Much of the early interest (and funding) in quantum computing was spurred by the possibility of quantum-enabled advances in cryptography and code-breaking. A huge number of online interactions ranging from confidential communications to financial transactions require secure and encrypted messages, and modern cryptography relies on the difficulty of factoring large numbers to achieve this encryption.

Quantum computing could be very disruptive in this space, as Shor’s algorithm could make code-breaking much faster, while quantum-based encryption methods would allow detection of any eavesdroppers.

The interest various agencies have in unbreakable codes for secure military and financial communications has been a major driver of research in quantum computing. It is worth noting that all these code-making and code-breaking applications of quantum computing ignore to some extent the fact that no system is perfectly secure; there will always be a backdoor, because there will always be a non-quantum human element that can be compromised.

Quantum applications

More appealing for the non-espionage and non-hacker communities — in other words, the rest of us — are the possible applications of quantum computation to solve very difficult problems that are effectively unsolvable using classical computers.
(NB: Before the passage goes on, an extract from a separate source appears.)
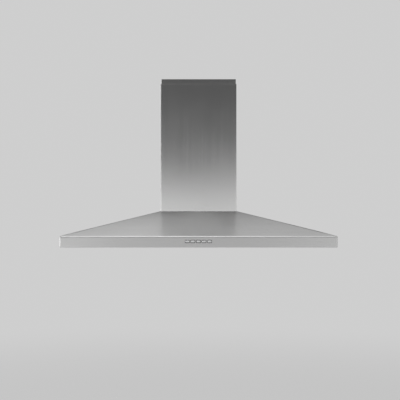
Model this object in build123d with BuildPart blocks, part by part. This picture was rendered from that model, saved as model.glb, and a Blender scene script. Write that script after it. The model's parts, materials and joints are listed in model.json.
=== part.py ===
from build123d import *
import math
import os

# Wall-mounted chimney range hood, 90 cm wide, as separate pieces in their places at rest.
# Millimetres. The wall is the plane y = 0, the front faces -Y, X runs to the right and Z up.
# The origin is the centre of the four wall holes, on the rear face of the canopy's back plate.

os.makedirs("parts", exist_ok=True)

# ---------------------------------------------------------------- driving dimensions
hood_width = 898.0
hood_depth = 500.0
rim_height = 36.0
slope_rise = 77.5
chimney_width = 264.0
chimney_depth = 250.0
lower_chimney_height = 444.0
upper_show = 17.0  # how far the upper chimney stands out of the lower one at rest
sheet = 1.0
wall_hole_height = 50.0  # of the wall holes' centre above the rim's lower edge
wall_hole_radius = 4.0
wall_hole_span_x = 400.0
wall_hole_span_z = 50.0

button_count = 5
button_pitch = 18.0
filter_width = 258.0
filter_length = 318.0
filter_thickness = 10.0
filter_gap = 10.0
latch_travel = 5.0
duct_radius = 74.5
impeller_radius = 74.0
blade_count = 30

# ---------------------------------------------------------------- heights
base = -wall_hole_height
rim_top = base + rim_height
deck = rim_top + slope_rise
lower_top = deck + lower_chimney_height
upper_top = lower_top + upper_show

# ---------------------------------------------------------------- canopy
rim_corner = 6.0
hip_radius = 3.0
shoulder_radius = 4.5
rim_flange = 12.0
button_height = base + 19.5
aperture_size = (14.6, 9.2)
aperture_corner = 2.2
behind = 5.0  # the form runs on past the wall while it is hollowed, and is then cut at the wall


def hood_plan(height, width, depth, corner):
    """Rectangle from just behind the wall forwards, with its two front corners rounded."""
    with BuildSketch(Plane.XY.offset(height)) as outline:
        with Locations((0, (behind - depth) / 2)):
            Rectangle(width, depth + behind)
        fillet(outline.vertices().group_by(Axis.Y)[0], corner)
    return outline.sketch


with BuildPart() as canopy_shell:
    extrude(hood_plan(base, hood_width, hood_depth, rim_corner), amount=rim_height)
    loft(
        [
            hood_plan(rim_top, hood_width, hood_depth, rim_corner),
            hood_plan(deck, chimney_width, chimney_depth, hip_radius),
        ],
        ruled=True,
    )
    fillet(canopy_shell.edges().filter_by_position(Axis.Z, rim_top, rim_top), shoulder_radius)
    offset(amount=-sheet, openings=canopy_shell.faces().sort_by(Axis.Z)[0])
    # the top sheet stays as the chimney's seat, open for the blower
    with BuildSketch(Plane.XY.offset(deck)) as top_opening:
        with Locations((0, (behind + rim_flange - chimney_depth) / 2)):
            Rectangle(chimney_width - 2 * rim_flange, chimney_depth + behind - rim_flange)
    extrude(amount=-2 * sheet, mode=Mode.SUBTRACT)
    # flange turned in under the rim
    with BuildSketch(Plane.XY.offset(base)) as rim_seat:
        with Locations((0, (behind - hood_depth + sheet / 2) / 2)):
            Rectangle(hood_width - sheet, hood_depth + behind - sheet / 2)
        fillet(rim_seat.vertices().group_by(Axis.Y)[0], rim_corner)
        with Locations((0, (behind - hood_depth + rim_flange) / 2)):
            Rectangle(
                hood_width - 2 * rim_flange, hood_depth + behind - rim_flange, mode=Mode.SUBTRACT
            )
    extrude(amount=sheet)
    split(bisect_by=Plane.XZ, keep=Keep.TOP)
    with BuildSketch(Plane.XZ.offset(hood_depth)) as apertures:
        with Locations((0, button_height)):
            with GridLocations(button_pitch, 0, button_count, 1):
                RectangleRounded(*aperture_size, aperture_corner)
    extrude(amount=-3 * sheet, mode=Mode.SUBTRACT)
canopy_shell.part.label = "canopy_shell"
export_step(canopy_shell.part, "parts/canopy_shell.step")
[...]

Ironically, many of these problems emerge when we try to use classical computers to solve quantum-mechanical problems, such as quantum chemistry problems that could be relevant for drug design and various challenges in condensed matter physics including a number related to high-temperature superconductivity.

So where are we in the wonderful and wild world of quantum computation?

In recent years, we have had many convincing demonstrations that qbits can be created, stored, manipulated and read using a number of futuristic-sounding quantum hardware platforms. But the algorithms lag. So while the prospect of quantum computing is fascinating, it will likely be a long time before we have quantum equivalents of the silicon chips that power our versatile modern computing devices.